APMC Act itself is not a flawless Act, because many lenders decided that they will not give more than the MSP, so MSP equals to Maximum Selling Price. Also, if the MSP will increase then the common people will suffer, so the situation was very dicey.

Among these three ordinances, the most controversial thing is from “The Farmers Produce Trade and Commerce (Promotion and Facilitation) Ordinance, 2020”. Section 2(m) of this Act doesn’t define the territory of APMC and this is the reason why the farmer feels that the government will privatize the agriculture set-up.

The solution as of now seems very gloomy because the farmers are saying that this Act is not helpful whereas the Government has given the slogan stating “One Nation One Market”.

KEYWORDS: APMC, Maximum Selling price, Minimum Support Price, Lok Sabha,  One Nation- One Market



By- Aaditya Sinha

I feel sorry that today’s television news has become nothing more than a provider of popular memes and WhatsApp stickers. I remember when I was a kid, whenever my father or grandfather used to tell “Turn on the TV, let’s watch the news”, the first thing that would come to my mind was a boring discussion for say 30 to 35 minutes.

Today, however, the situation is changed. Today, I can assure to all the kids that you won’t be bored; instead, you will have all the fun and entertainment. There would be catchy headlines, glamorous photos of the actresses in the background, and much more.

I can rant about this topic for hours, but that will only add a layer of despondency in times where everything is already so chaotic. So, I will try my best, to talk to you about an issue, which is certainly not important for the TV debates, because honestly, I didn’t know about this topic before actually studying about it. Maybe there would be that much coverage of this issue in a TV channel which usually a Hindi film actress gets in a typical Masala Film.

Agriculture: Backbone of Indian Economy and its History

Infinity is never defined, no matter whatever you do there would be some who would be in a superior position or more popular than you. The same thing happened with probably modern India’s most influential leader, LAL BAHADUR SHASTRI.

He gave a slogan that every politician in our country used in the same way we use the “applications” of what we have studied in every subject in real life. The slogan was “JAI JAWAN JAI KISAN”.

However, the latter ones in this slogan Kisan (English, Farmers) are actually struggling these days. They are protesting, and they even have made their own slogan “KISAN BACHAO MANDI BACHAO”.

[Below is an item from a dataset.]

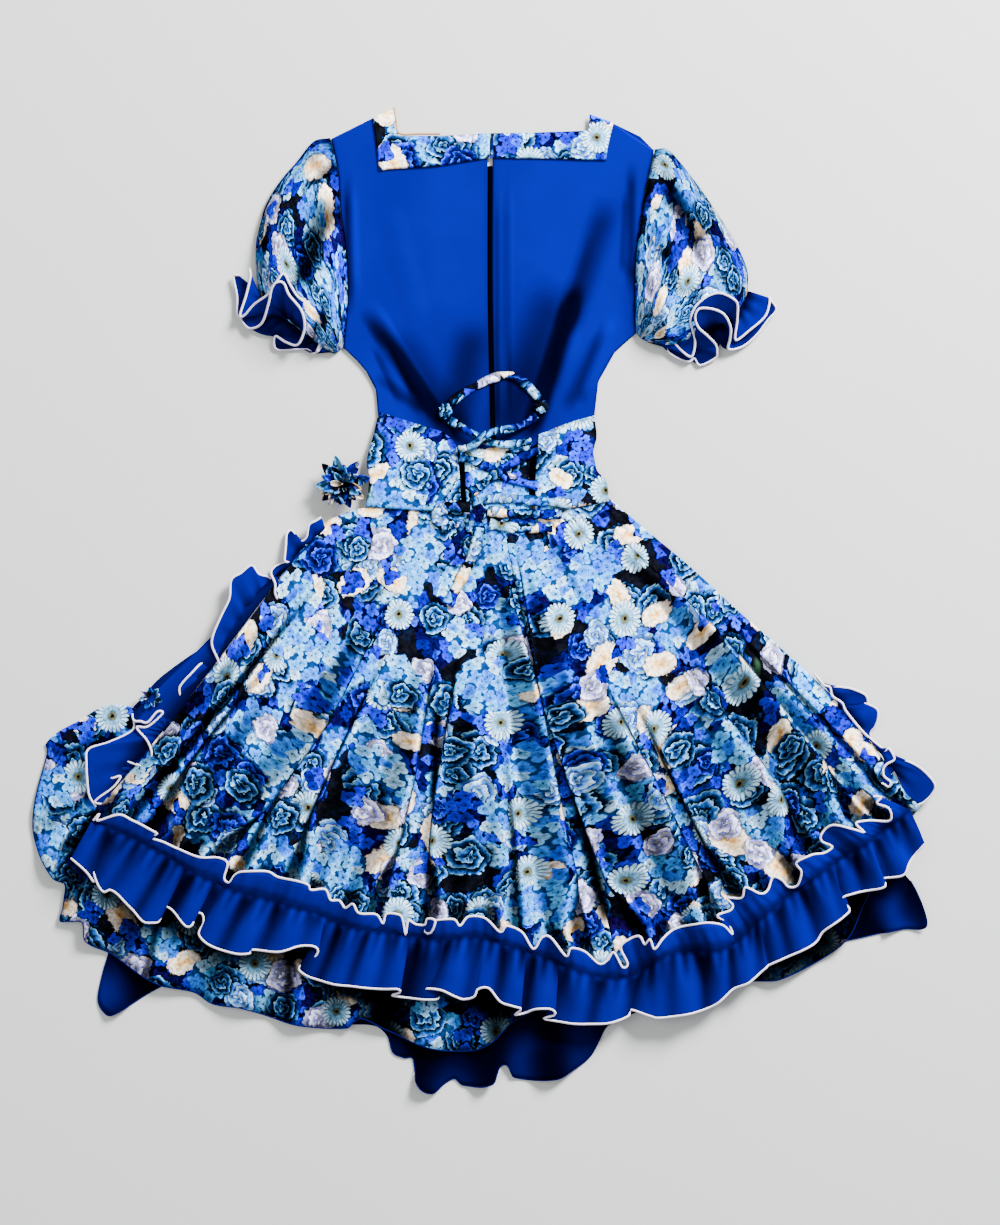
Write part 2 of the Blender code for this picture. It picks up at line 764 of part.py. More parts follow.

These protests were started by Bhartiya Kisan Union as they asked from the government of Haryana to conduct a protest to which the government declined their request. The farmers started their protest in the “Tractors” and this protest was called “Tractor Protest”.

In order to understand the meaning of “Kisan Bachao Mandi Bachao” (English: Save farmers save Marketplace), first, we have to understand the structure of Agriculture in our country. I hope you remember the first chapter of economics in class 9th which was “The story of Palampur”.

The chapter tried to educate us with a tale of a fictional village about the problems of the farmer in our country. The thing is that roughly 58% of the population depends upon agriculture. 

Historically the problem with farmers was that the distribution system of the agriculture system was somewhat occupied by the money lenders and traders, especially in the village. The farmers were used to be in debt. Since the major population of our country still depends on agriculture and at the time when India got independence, this number was even more than what it is today. So, the government made a plan to have a committee.

The government thought to form APMC (Agriculture Produce Market Committee). The government planned to formulate a “market area” in a State and the jurisdiction was given to the Market Committee.

In order to purchase commodities from the farmers, they needed a license to purchase. APMC was formulated by the APMC Act and the main objective of this act was to reduce the exploitation of farmers by formulating a new concept of Minimum Support Price (MSP).

Here, we have to understand that the MANDI which the farmers are referring to is actually APMC, APMC is a kind of MANDI or say a regulated market where the farmer was not exploited

APMC and MSP: Boon or Bane?

The government made a very structured way of APMC and also introduced a concept of Minimum Support Price.  MSP can be defined as a minimum price that must be given to the farmers in order to sell their crops and other kinds of stuff.

This reduced the exploitation of the farmers by the otherwise shrewd traders. MSP was supposed to be a boon for the farmers but as they say, theory and practice are two different things. In reality, most traders decided to fix the amount to be given to the farmers.

Let’s understand this by a simple example, for example, if an apple is produced by a farmer and the MSP of that apple is say (5 Rs), but if all the traders had already decided that they will not give more than 5 then, the minimum support price becomes the “MAXIMUM SELLING PRICE”. This was one of the major flaws of the APMC system which is also known as MANDI.

The whole debate started when after the monsoon session began this week, in the Lok sabha three major bills were passed to replace the ordinances. The three bills have been named as “The Farmers Produce Trade and Commerce (Promotion and Facilitation) Ordinance, 2020”, “The Farmers (Empowerment and Protection) Agreement on Price Assurance and Farm Services Ordinance, 2020”, and “The Essential Commodities (Amendment) Ordinance, 2020”.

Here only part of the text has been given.